Your objective = Would you quote the material below from its first line through the line containing "across the tongue.", exactly and with both ends included?

Available data =

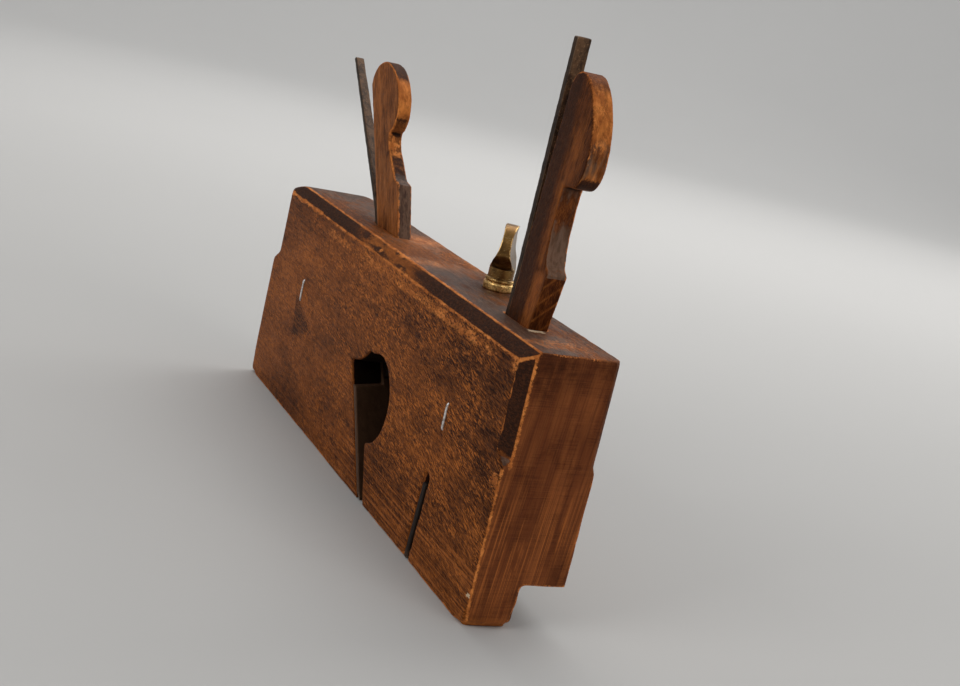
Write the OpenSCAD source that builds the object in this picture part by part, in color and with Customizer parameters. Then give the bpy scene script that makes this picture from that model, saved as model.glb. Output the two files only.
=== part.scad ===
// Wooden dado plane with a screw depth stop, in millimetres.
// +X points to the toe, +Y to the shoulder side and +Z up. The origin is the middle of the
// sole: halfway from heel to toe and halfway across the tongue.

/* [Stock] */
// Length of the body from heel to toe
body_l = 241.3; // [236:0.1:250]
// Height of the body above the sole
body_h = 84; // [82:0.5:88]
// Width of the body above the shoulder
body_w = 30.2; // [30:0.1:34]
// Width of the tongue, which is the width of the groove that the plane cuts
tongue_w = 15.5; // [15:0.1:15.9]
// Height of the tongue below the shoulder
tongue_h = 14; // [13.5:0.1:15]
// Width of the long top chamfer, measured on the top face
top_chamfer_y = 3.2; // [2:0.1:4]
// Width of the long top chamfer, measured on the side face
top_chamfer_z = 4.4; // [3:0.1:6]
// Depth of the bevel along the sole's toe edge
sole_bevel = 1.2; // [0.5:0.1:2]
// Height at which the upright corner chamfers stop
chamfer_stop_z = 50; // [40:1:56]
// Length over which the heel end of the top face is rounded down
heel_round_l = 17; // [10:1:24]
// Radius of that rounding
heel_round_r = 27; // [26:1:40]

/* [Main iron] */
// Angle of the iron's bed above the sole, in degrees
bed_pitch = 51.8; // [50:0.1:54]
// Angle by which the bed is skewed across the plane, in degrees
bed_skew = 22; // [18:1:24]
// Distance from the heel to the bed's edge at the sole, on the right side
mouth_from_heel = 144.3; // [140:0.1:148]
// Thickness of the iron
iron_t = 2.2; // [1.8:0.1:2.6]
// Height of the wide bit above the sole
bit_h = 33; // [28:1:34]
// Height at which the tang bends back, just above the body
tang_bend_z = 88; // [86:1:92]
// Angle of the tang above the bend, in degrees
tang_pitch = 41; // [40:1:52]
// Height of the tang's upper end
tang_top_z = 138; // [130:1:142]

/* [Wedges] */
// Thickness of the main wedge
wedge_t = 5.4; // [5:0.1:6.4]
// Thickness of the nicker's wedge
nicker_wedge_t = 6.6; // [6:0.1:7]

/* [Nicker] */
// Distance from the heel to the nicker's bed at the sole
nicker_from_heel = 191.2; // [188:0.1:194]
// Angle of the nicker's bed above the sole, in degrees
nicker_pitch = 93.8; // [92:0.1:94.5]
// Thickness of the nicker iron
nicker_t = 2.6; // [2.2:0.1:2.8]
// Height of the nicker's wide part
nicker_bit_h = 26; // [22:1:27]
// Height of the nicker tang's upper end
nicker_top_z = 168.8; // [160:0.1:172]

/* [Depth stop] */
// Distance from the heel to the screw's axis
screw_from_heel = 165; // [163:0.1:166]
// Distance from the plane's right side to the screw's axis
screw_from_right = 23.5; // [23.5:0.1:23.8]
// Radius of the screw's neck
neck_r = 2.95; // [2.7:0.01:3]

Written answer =
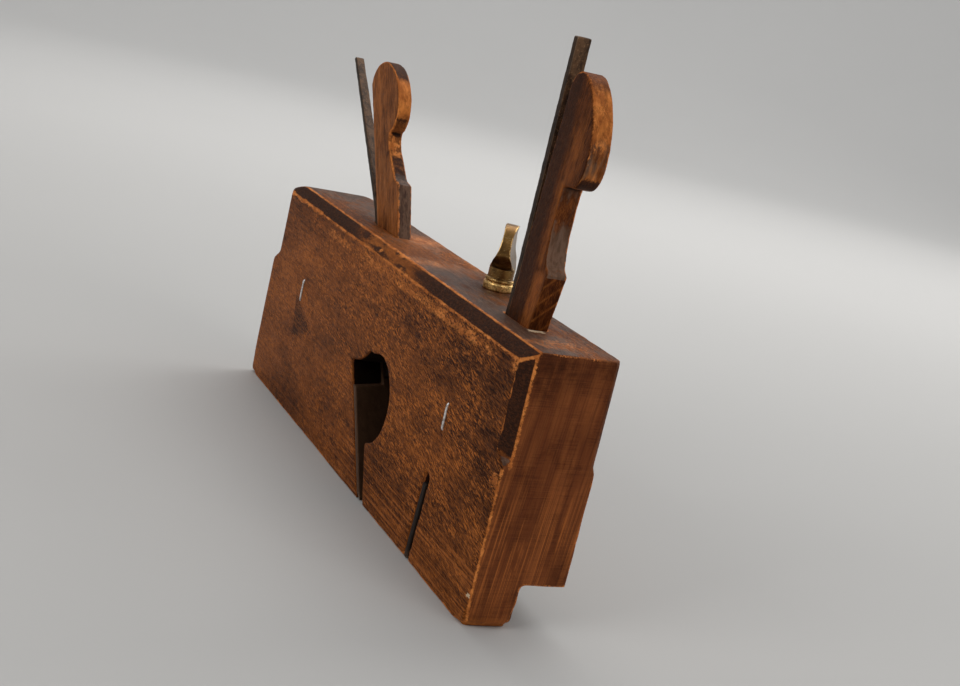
Write the OpenSCAD source that builds the object in this picture part by part, in color and with Customizer parameters. Then give the bpy scene script that makes this picture from that model, saved as model.glb. Output the two files only.
=== part.scad ===
// Wooden dado plane with a screw depth stop, in millimetres.
// +X points to the toe, +Y to the shoulder side and +Z up. The origin is the middle of the
// sole: halfway from heel to toe and halfway across the tongue.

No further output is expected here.